# Festivus's Haunted Trail pics



## festivus (May 27, 2006)

This was my fourth year putting on a haunted trail with a couple of my buddies. This was our first year of actually taking some pictures! I couldn't think of a better place to share them(due to the fact that I've stolen most of the ideas from other forum members). Thanks for the ideas and inspirations.

Pictures by festivus5 - Photobucket


----------



## jdubbya (Nov 6, 2005)

I'm LMAO at the "baby on board" picture! What a hoot!
The graveyard scene is spooky, especially with having to cross the bridge. Great stuff! How big an area does it cover? Looks pretty expansive.
Also, any how to's on the pirate ship? I'm thinking this is next year's theme for us.
Great pics!


----------



## ghostie (May 15, 2006)

That scarecrow is sweet!


----------



## slimy (Jul 12, 2006)

It looks huge!

I like the dragon thing. Is that a 55 gallon drum? And what is the body?

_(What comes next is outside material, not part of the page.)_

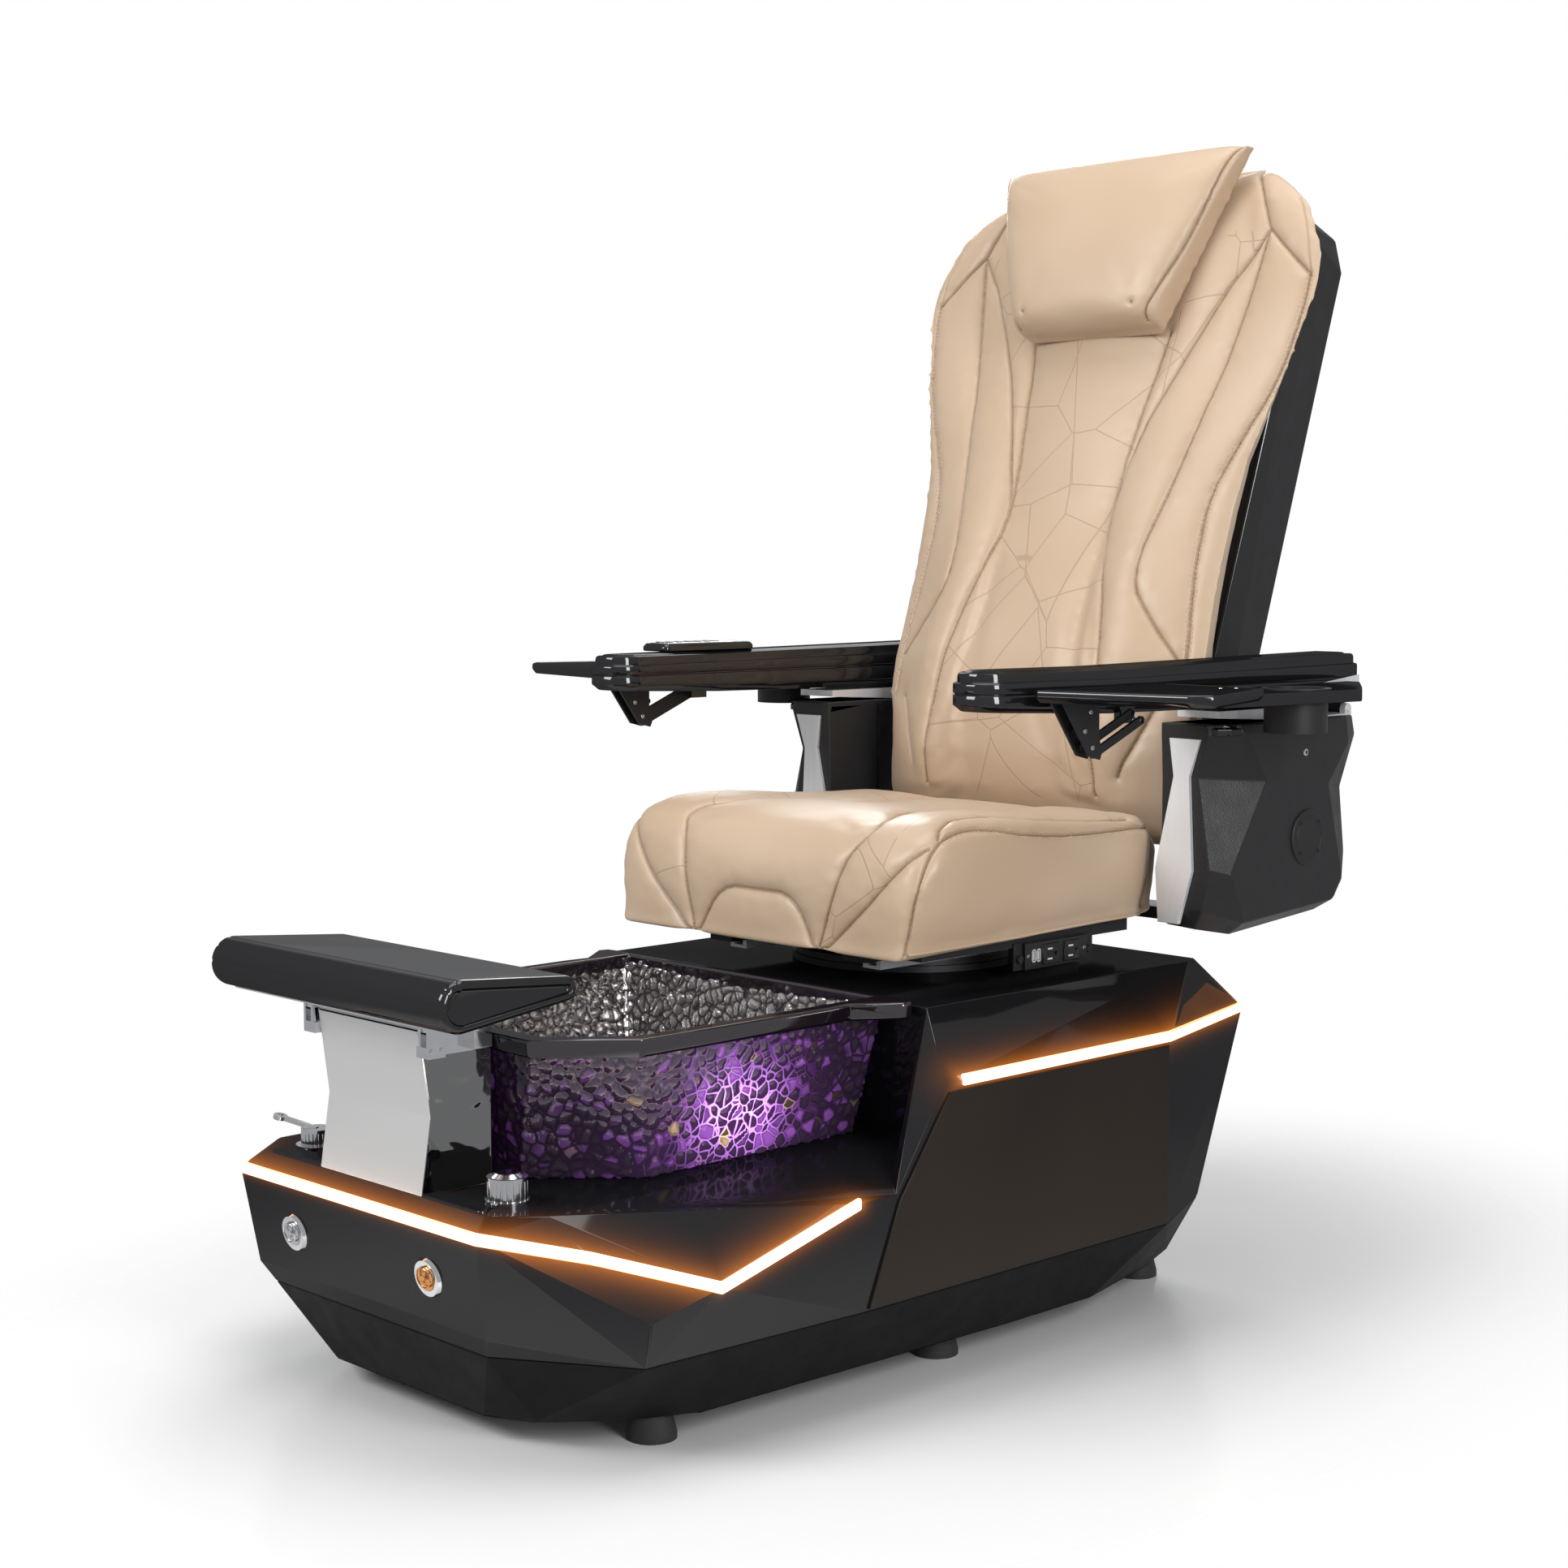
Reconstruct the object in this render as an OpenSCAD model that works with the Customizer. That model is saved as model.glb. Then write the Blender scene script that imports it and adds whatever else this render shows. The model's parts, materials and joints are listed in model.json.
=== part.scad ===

Don't just post pics, go over to the welcome room and introduce yourself. Glad to have you here.


----------



## festivus (May 27, 2006)

The trail covers about six acres. Next year we plan on building a few more bridges and doubling the size. The dragon head is made of 55 gallon drums and the body is the nose off an old fith wheel trailer. The pirate ship is a twelve foot flat bed trailer. Guest walked up on the ship which is set off center and would rock back and forth as they crossed it.


----------



## pyro (Oct 7, 2006)

wow all that space you could have a haunt all year long


----------



## ScareFX (Aug 18, 2004)

That's a great haunted trail festivus. Cool props and scenes.


----------



## mikeq91 (Jul 19, 2005)

Great stuff! haha, love the "baby on board"!


----------